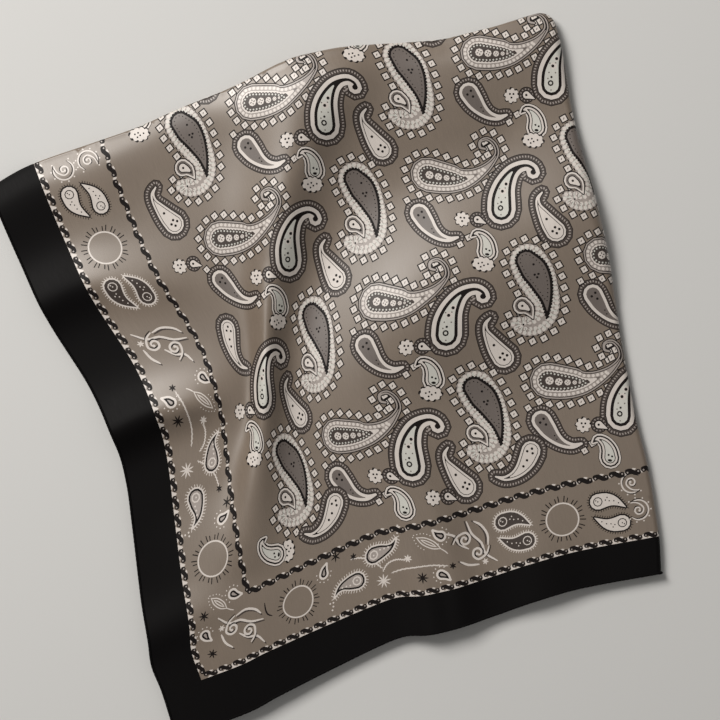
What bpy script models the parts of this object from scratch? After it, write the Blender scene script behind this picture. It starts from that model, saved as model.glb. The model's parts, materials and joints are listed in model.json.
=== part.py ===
"""A square satin scarf, folded in quarters and lying face up on a flat surface.

The scarf is folded in half under its top edge, then in half again under its right edge, so four layers
lie on each other. The uppermost is one wall of cloth, which rolls under at the two folds. The three
below it are one rounded solid with a flat underside, whose edges show their hems and their own fold.
A rolled hem runs along each free edge of the uppermost layer.

Places on the cloth are s, across from the left hem, and t, up from the bottom hem, both in millimetres.
"""

import math
from collections import namedtuple

import bmesh
import bpy
import numpy as np

MM = 0.001
MERGE_DISTANCE = 0.001 * MM

# Driving sizes, in millimetres.
SIDE = 450.0
WALL = 1.0
GAP = 0.35
STACK = 9.0
LOFT = 2.0
FOLD_RADIUS = 2.4
HEM_RADIUS = 1.2
HEM_CLEARANCE = 0.45

# At the two folds the cloth starts to roll a little before the middle of its full width.
ROLL_START = SIDE - FOLD_RADIUS * math.pi / 2

# Corners of the part of the quarter that lies face up, in plan, from the corner where the hems meet.
Corner = namedtuple("Corner", "x y")
BOTTOM_LEFT = Corner(0, 0)
BOTTOM_RIGHT = Corner(387, 10)
TOP_RIGHT = Corner(434, 440)
TOP_LEFT = Corner(-10, 443)

# How far each edge bows to the left of the line between its corners, by the share of its length.
Bow = namedtuple("Bow", "share offset")
LEFT_EDGE = [
    Bow(0.00, 0), Bow(0.08, -1), Bow(0.13, 0), Bow(0.175, -4), Bow(0.235, -8), Bow(0.28, -12),
    Bow(0.375, -21), Bow(0.445, -27), Bow(0.515, -29), Bow(0.62, -24), Bow(0.745, -11), Bow(0.87, -4),
    Bow(1.00, 0),
]
BOTTOM_EDGE = [
    Bow(0.00, 0), Bow(0.145, 2), Bow(0.21, 6), Bow(0.285, 10), Bow(0.345, 13), Bow(0.43, 17),
    Bow(0.487, 18), Bow(0.535, 13.5), Bow(0.595, 11), Bow(0.67, 10.5), Bow(0.75, 11), Bow(0.82, 10),
    Bow(0.885, 7), Bow(1.00, 0),
]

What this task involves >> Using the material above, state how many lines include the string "starts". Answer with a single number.

Response to this task >> 2